There is often a presumption that it is access to guns that is the problem but, while that no doubt contributes to the issue, it is not so simple. There are plenty of guns in New Zealand. Certainly, per capita, there are just over 3 times as many guns in the United States, but there the probability of being murdered by someone using a gun is over 30 times higher: an order of magnitude different in proportion to the number of guns available. Factors such as who has access to guns, regulations and requirements for gun registration, the type of guns and the type of ammunition all play a part.
It is easy to dismiss the issue of gun control as a political one. Someone else’s problem. Or, perhaps, a social one. Either way, no place for something like science communication, huh?
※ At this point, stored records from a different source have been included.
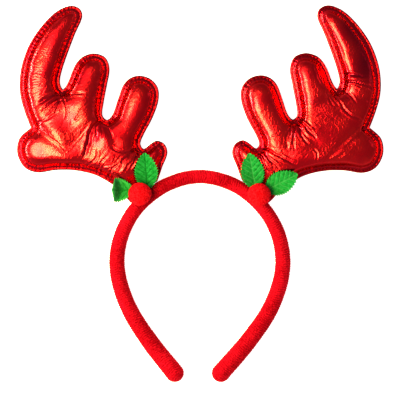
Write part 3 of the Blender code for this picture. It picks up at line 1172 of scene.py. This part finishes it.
    def rim(self, away: np.ndarray, along: np.ndarray) -> np.ndarray:
        """The sewn edge: a turned roll, the groove of the seam, and the puckered band inside it.

        Args:
            away: how far each point lies from the edge.
            along: how far along the edge it lies.

        Returns:
            The height of each point above the lining.
        """
        share = np.clip(1.0 - away / self.roll_width, 0.0, 1.0)
        roll = self.roll_height * np.sqrt(1.0 - share**2)
        levelling = smooth_step(away, self.band_from, self.band_to)
        band = roll + (self.band_height - self.roll_height) * levelling
        groove = self.seam_depth * bell(away - self.seam_in, self.seam_width)
        phase = along / self.pucker_pitch
        wobble = np.array([noise.noise((p * 0.45, 3.0, 7.0)) for p in phase])
        drawn = np.cos(2 * math.pi * (phase + 0.9 * wobble)) * (0.6 + 0.8 * wobble)
        reach = bell(away - 3.6, 1.7) + 0.35 * bell(away - 0.9, 0.6)
        return band - groove + self.pucker_depth * drawn * reach

    def painted_shade_share(self, away: np.ndarray) -> np.ndarray:
        """How much painted shade darkens the cloth's colour in the border, in the seam and in the valley
        beside the padding.

        Args:
            away: how far each point lies from the edge.

        Returns:
            A share from 0 to 1 at each point.
        """
        # Painted shade in the border band, the seam groove and the valley at the foot of the padding.
        border = 1.0 - smooth_step(away, self.padding_from, self.padding_from + 2.0)
        seam = bell(away - self.seam_in, self.seam_width)
        valley = bell(away - self.padding_from - 1.2, 0.7)
        return self.border_shade * border + self.seam_shade * seam + self.valley_shade * valley

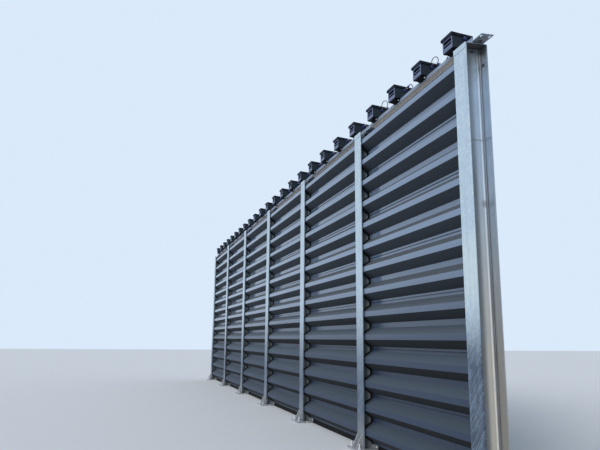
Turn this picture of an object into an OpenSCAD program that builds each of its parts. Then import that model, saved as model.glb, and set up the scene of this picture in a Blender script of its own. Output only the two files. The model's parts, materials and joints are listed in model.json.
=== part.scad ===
// Highway noise barrier: galvanised H-section posts on base plates carry
// corrugated metal panels in bays, with a cable tray and louvred boxes on top.
// X runs along the wall, Y points away from the road, Z is up.
// The origin is the underside of the middle post's base plate.

/* [Wall] */
// number of bays between posts
bay_count = 6; // [1:1:6]
// spacing of the posts, axis to axis
bay_length = 2500; // [1500:50:4000]
// height of the panels' lower edge over the base plates' underside
panel_base_height = 60; // [40:5:200]

/* [Post] */
// width of each flange, along the wall
flange_width = 200; // [150:5:260]
// depth of the H-section, across the wall
section_depth = 200; // [180:5:260]
// thickness of each flange
flange_thickness = 12; // [8:1:18]
// thickness of the web
web_thickness = 8; // [6:1:14]
// radius of the fillets between web and flanges
root_radius = 13; // [5:1:20]
// height of the post's head over the base plate's underside
post_height = 3557; // [2000:1:5000]
// rise of the panels' upper edge over the post's head
panel_rise = 3; // [0:1:40]
// height of the cover plate on the front flange's head
head_plate_height = 48; // [30:1:90]
// thickness of the cover plate on the front flange's head
head_plate_thickness = 3; // [2:0.5:6]
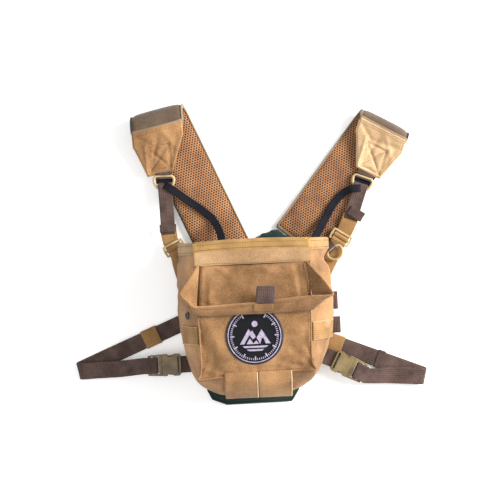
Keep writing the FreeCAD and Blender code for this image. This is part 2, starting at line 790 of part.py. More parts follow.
BUCKLES = {
    "left": {"origin": plan(-84, -129.5), "turn": 180},
    "right": {"origin": plan(99.2, -132.3), "turn": -28},
}
STRAPS = {
    "left": {"start": plan(-54, -69.8), "turn": plan(-204.8, -130.9), "keeper": 0.57},
    "right": {"start": plan(71, -101), "turn": plan(205, -156.2), "keeper": 0.77},
}
BUCKLE_ANCHORS = {"left": plan(-51.5, -129.5), "right": plan(66, -118.5)}
FRONT_RUN_ENDS = {"left": plan(-126, -129.6), "right": plan(137, -150.8)}


def buckle_place(side):
    origin = BUCKLES[side]["origin"]
    return at(origin.x, origin.y, size("buckle_z"), Rotation(UP, BUCKLES[side]["turn"]))


def buckle_socket(side):
    """A flat box with a cavity open at its mouth, windows and thumb notches at its sides, and a slot for webbing."""
    half = "buckle_width / 2"
    outline = [
        ("0", f"2 - {half}"),
        ("2", f"-({half})"),
        ("socket_length", f"-({half})"),
        ("socket_length", half),
        ("2", half),
        ("0", f"{half} - 2"),
    ]
    body = plate(f"{side}_socket", [outline], "socket_height", buckle_place(side), midplane=True)
    inside = f"({half} - socket_wall)"
    cavity = rectangle("cavity_start", "socket_length + 1", f"-{inside}", inside)
    cut(body, f"{side}_cavity", cavity, "cavity_height", both=True)
    windows = rectangle("window_start", "window_end", f"-({half}) - 1", f"{half} + 1")
    cut(body, f"{side}_windows", windows, "cavity_height + 0.6", both=True)
    for name, sign in (("rear", ""), ("front", "-")):
        notch = [
            ("window_start", f"{sign}({half} + 1)"),
            ("window_end", f"{sign}({half} + 1)"),
            ("window_end - 2", f"{sign}({half} - notch)"),
            ("window_start + 2", f"{sign}({half} - notch)"),
        ]
        cut(body, f"{side}_{name}_notch", notch, "socket_height + 2", both=True)
    slot = rectangle("2", "2 + slot", "-(slot_width / 2)", "slot_width / 2")
    cut(body, f"{side}_slot", slot, "socket_height + 2", both=True)
    keep(body, f"{side}_buckle_socket")


def buckle_plug(side):
    """A ladder with two slots and a guide rib; its two prongs are pieces of their own."""
    half = "buckle_width / 2"
    rib = "(guide / 2)"
    outline = [
        ("plug_start", f"-({half})"),
        ("plug_end", f"1 - {half}"),
        ("plug_end", f"{half} - 1"),
        ("plug_start", half),
        ("plug_start", rib),
        ("prong_tip + 2", rib),
        ("prong_tip + 2", f"-{rib}"),
        ("plug_start", f"-{rib}"),
    ]
    loops = [outline]
    for start in (26.4, 33.4):
        loops.append(rectangle(start, f"{start} + slot", "-(slot_width / 2)", "slot_width / 2"))
    plug = plate(f"{side}_plug", loops, "plug_height", buckle_place(side), midplane=True)
    keep(plug, f"{side}_buckle_plug")
    outer = "(buckle_width / 2 - socket_wall - prong_gap)"
    prong = [
        ("prong_tip", f"{outer} - prong"),
        ("prong_root", f"{outer} - prong"),
        ("prong_root", outer),
        ("barb_end", outer),
        ("barb_start", f"{outer} + barb"),
        ("prong_tip", f"{outer} - 0.4"),
    ]
    for name, corners in (("rear", prong), ("front", [(x, f"-({y})") for x, y in prong])):
        arm = plate(f"{side}_prong_{name}", [corners], "prong_height", buckle_place(side), midplane=True)
        keep(arm, f"{side}_buckle_prong_{name}")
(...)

However, I beg to differ. A punch or a knife, while damaging and both potentially lethal, have wide areas of tolerance if survival is the measured outcome. By contrast, guns, are much more likely to result in death. That is not just a fact, it is a scientific fact! There are good scientific reasons why a bullet fired at high velocity is likely to exact more damage to the human body than a stiletto thrust into someone’s stomach or a right hook to someone’s jaw.
No one thinks twice about science communicators being involved in health communication about the dangers of smoking. Surely, this is little different and it behoves us science communicators to enter the argument for better gun control by communicating the relevant facts about the gun culture and the effect this technology has on our health.
Countries like New Zealand and Norway, which have relatively high rates of gun ownership but low rates of murder from guns, might make good starting points for comparisons. In New Zealand, the death rate from guns is approximately the same as that likely to result from falling off a ladder.
And, lest we forget: this is not an issue that applies just to the United States. There are many countries in Central and South America (El Salvador and Venezuela being the most horrific examples), Asia (Phillipines and Thailand), the Middle East (Iraq), and Africa (Cape Verde, South Africa and Lesotho) that have much worse records than the USA when it comes to homicides due to guns. This is a global problem.
One unnecessary death, by whatever means, is always lamentable. And violence should never be a cause for rejoicing. Yet, I look forward to the day when CNN might lead with someone being punched at school, or a police dog being stabbed, or someone falling off a ladder.